Putting the Laws to Work: Real World Physics

If you’re a coach, an engineer, or just someone trying to move a heavy couch, understanding these principles saves you a lot of headache.

The Pivot Point: Practical Strategy
Most people try to move heavy objects by just "pushing hard." That’s a brute-force approach to the Second Law. If you reduce friction (use sliders), you reduce the "counter-force," making your applied force much more effective. If you increase the time over which a force is applied (like a car's crumple zone), you reduce the impact force on the passengers.

Next time you’re watching a football game, look at the linemen. They stay low. Why? Because by keeping their center of mass close to the ground and increasing their stability, they make it harder for an "external force" to change their state of motion. They are literally using physics to become unmovable objects.

Taking Action with Newton's Principles

You don't need a lab to see these laws in action. To truly grasp how the world moves, try these three things today:

  1. Analyze Your Commute: When you take a sharp turn in a car, feel your body slide toward the door. That's not a force pushing you out; it's your body trying to follow Newton's First Law (going straight) while the car moves under you.
  2. Test the Third Law: Stand on a skateboard or a chair with wheels. Throw a heavy backpack away from you as hard as you can. You will roll in the opposite direction. That's the conservation of momentum in real-time.
  3. Optimize Your Work: Think about "Productive Inertia." The First Law applies to your brain, too.
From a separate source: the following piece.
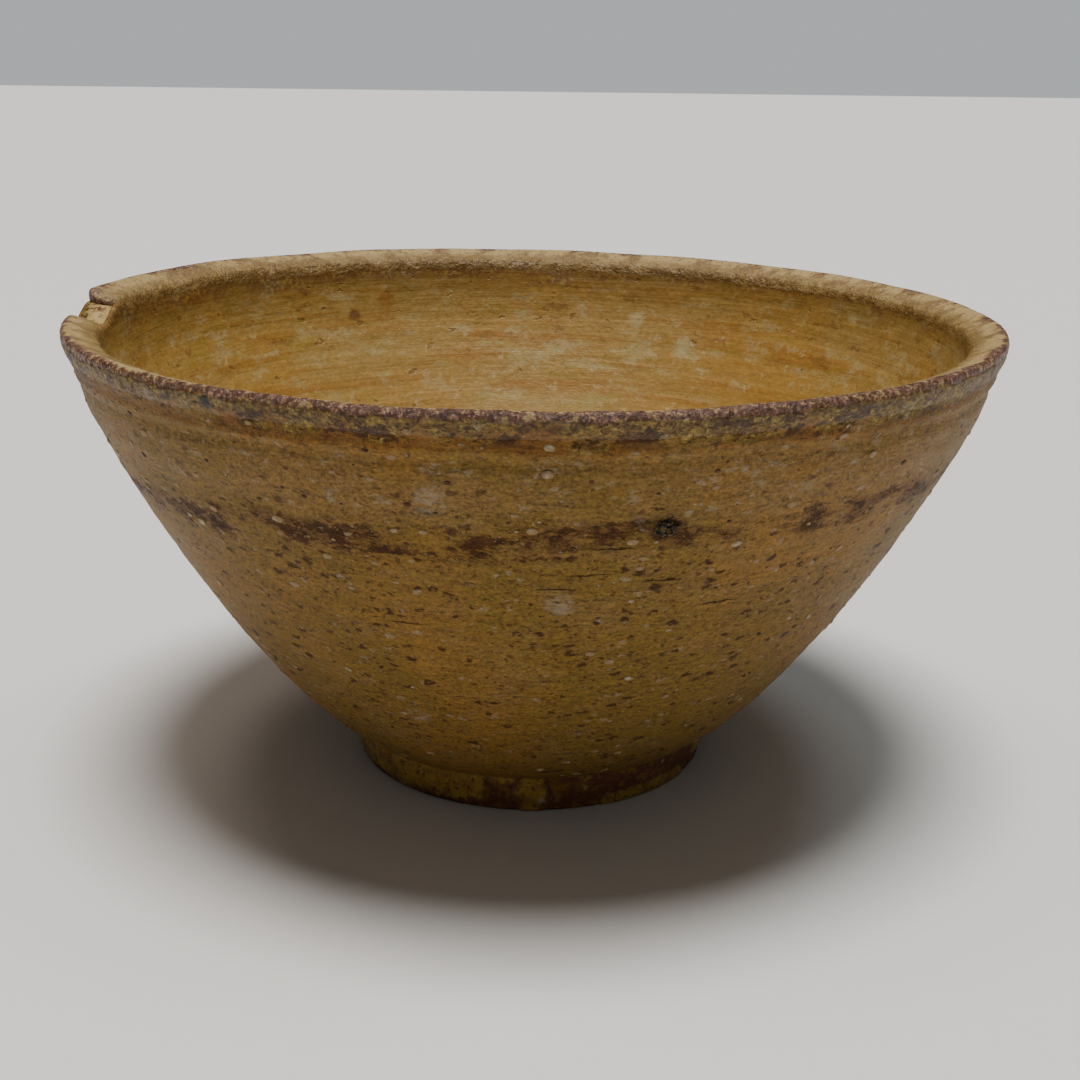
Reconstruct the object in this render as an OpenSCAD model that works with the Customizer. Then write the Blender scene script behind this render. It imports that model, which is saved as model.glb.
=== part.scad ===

Getting started on a task is the hardest part because you’re overcoming "mental friction." Once you’re in motion, staying in motion is much easier. Use Newton as a metaphor to stop procrastinating—just give the "mass" a small nudge to get the acceleration started.

Physics isn't just a subject in a textbook. It's the silent partner in every move you make. Whether you're tossing a ball to a dog or watching a satellite orbit the Earth, you're seeing Sir Isaac's legacy play out in real-time.